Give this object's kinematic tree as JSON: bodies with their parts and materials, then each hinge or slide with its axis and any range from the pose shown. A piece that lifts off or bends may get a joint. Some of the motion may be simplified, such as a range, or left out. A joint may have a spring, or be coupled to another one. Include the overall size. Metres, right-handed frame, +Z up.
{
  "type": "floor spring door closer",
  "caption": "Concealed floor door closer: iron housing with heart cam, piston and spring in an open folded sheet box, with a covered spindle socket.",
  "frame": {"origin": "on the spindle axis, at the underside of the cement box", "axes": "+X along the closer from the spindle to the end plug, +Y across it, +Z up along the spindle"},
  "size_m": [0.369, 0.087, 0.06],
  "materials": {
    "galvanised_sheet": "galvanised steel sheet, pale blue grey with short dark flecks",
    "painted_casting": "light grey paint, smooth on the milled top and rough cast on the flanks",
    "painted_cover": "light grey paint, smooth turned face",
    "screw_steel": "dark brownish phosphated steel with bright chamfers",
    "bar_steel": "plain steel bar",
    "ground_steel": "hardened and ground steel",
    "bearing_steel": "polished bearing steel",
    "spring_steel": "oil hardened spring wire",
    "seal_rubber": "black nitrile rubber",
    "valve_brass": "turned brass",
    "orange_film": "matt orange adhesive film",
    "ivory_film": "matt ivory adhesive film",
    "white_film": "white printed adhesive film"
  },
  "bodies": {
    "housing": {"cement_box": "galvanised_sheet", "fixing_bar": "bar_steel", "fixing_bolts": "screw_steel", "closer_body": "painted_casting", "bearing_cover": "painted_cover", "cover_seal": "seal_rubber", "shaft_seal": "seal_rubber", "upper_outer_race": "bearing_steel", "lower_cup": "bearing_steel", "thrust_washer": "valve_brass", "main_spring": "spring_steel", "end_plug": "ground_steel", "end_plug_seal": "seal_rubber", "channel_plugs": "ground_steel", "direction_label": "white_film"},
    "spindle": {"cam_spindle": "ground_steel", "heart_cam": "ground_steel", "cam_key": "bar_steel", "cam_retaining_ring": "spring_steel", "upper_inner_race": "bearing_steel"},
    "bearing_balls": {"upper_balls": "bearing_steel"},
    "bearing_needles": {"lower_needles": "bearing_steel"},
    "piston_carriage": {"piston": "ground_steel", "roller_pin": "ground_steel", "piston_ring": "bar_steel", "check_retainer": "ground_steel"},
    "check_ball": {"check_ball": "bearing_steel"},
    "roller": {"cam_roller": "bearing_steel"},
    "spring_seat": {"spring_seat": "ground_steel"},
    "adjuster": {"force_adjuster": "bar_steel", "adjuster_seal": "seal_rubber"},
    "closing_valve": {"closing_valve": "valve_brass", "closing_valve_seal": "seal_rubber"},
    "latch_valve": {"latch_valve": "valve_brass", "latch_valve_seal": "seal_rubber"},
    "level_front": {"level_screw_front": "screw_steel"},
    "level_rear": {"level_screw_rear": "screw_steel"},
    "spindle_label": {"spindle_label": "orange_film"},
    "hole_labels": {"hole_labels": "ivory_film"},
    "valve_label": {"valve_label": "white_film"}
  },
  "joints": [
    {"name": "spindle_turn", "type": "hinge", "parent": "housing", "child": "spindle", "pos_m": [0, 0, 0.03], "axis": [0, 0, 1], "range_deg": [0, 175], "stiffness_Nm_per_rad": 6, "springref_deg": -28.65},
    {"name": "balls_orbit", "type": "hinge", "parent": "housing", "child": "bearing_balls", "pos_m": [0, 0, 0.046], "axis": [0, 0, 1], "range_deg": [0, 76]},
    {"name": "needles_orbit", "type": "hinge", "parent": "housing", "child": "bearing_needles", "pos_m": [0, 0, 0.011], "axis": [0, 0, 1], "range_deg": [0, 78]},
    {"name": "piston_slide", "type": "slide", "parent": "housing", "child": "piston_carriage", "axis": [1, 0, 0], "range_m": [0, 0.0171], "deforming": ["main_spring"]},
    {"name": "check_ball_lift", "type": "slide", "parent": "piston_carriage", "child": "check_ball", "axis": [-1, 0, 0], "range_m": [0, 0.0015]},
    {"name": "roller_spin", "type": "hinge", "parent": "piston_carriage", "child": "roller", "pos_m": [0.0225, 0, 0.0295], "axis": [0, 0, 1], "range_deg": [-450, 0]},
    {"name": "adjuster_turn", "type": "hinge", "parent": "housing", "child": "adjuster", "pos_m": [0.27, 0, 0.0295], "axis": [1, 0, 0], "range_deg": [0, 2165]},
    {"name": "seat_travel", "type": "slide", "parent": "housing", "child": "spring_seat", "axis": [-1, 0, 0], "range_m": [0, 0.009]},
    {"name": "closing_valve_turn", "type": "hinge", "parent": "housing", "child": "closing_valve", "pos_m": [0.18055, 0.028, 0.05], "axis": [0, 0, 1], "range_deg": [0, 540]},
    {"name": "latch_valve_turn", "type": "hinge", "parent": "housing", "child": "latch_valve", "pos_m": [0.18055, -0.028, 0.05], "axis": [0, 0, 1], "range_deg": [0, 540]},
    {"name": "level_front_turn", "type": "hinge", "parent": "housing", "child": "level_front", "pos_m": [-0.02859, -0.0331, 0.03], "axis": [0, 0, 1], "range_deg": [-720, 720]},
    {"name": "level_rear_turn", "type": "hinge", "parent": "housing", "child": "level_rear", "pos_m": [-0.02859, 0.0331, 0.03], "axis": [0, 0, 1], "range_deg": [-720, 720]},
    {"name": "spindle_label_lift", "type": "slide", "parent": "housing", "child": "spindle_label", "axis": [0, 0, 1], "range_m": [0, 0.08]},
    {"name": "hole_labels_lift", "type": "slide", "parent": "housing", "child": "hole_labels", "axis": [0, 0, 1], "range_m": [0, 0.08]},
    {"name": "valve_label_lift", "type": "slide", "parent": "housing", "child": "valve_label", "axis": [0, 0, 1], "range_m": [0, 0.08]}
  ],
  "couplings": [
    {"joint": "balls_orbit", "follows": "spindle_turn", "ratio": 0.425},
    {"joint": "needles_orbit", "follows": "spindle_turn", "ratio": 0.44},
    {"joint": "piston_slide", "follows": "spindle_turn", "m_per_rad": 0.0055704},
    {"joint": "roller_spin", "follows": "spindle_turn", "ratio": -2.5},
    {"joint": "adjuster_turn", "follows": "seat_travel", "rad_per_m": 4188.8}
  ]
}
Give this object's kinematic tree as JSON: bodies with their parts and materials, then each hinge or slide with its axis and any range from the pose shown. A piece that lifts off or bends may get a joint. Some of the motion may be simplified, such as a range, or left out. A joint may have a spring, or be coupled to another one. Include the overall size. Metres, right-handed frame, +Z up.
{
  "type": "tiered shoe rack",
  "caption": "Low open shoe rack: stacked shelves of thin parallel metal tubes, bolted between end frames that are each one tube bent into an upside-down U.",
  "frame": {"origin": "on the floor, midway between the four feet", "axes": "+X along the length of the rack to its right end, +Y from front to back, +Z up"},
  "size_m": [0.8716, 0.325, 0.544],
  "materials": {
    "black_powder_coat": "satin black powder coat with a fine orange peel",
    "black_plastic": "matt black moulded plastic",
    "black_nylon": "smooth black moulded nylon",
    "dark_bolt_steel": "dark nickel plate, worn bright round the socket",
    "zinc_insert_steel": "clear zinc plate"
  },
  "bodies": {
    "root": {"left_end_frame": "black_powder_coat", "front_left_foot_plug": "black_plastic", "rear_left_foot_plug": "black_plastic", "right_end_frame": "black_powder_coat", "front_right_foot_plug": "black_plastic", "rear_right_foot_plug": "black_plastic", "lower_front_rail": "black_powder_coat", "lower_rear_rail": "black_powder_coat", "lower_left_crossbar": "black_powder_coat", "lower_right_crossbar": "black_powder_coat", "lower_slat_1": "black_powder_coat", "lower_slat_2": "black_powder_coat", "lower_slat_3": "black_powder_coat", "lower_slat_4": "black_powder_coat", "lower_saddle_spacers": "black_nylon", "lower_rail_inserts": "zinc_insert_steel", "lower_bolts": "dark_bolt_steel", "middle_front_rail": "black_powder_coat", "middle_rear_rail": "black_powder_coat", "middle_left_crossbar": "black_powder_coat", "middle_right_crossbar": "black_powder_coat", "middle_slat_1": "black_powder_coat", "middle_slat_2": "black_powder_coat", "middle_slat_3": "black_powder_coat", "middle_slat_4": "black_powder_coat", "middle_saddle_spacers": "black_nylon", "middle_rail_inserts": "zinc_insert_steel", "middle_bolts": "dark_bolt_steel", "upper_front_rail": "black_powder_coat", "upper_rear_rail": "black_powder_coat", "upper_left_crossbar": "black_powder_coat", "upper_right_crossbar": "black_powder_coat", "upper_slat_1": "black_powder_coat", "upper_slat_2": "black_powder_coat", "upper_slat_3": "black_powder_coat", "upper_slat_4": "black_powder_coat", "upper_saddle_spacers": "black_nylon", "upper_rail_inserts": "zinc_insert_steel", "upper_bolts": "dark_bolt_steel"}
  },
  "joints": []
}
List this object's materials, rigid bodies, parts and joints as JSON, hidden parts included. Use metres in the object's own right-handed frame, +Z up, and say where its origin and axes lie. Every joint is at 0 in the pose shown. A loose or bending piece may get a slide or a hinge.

:: Work required ::
Track down every line with the word "joints" and copy it.

:: Correct answer ::
  "joints": [
  "joints": []
List this object's materials, rigid bodies, parts and joints as JSON, hidden parts included. Use metres in the object's own right-handed frame, +Z up, and say where its origin and axes lie. Every joint is at 0 in the pose shown. A loose or bending piece may get a slide or a hinge.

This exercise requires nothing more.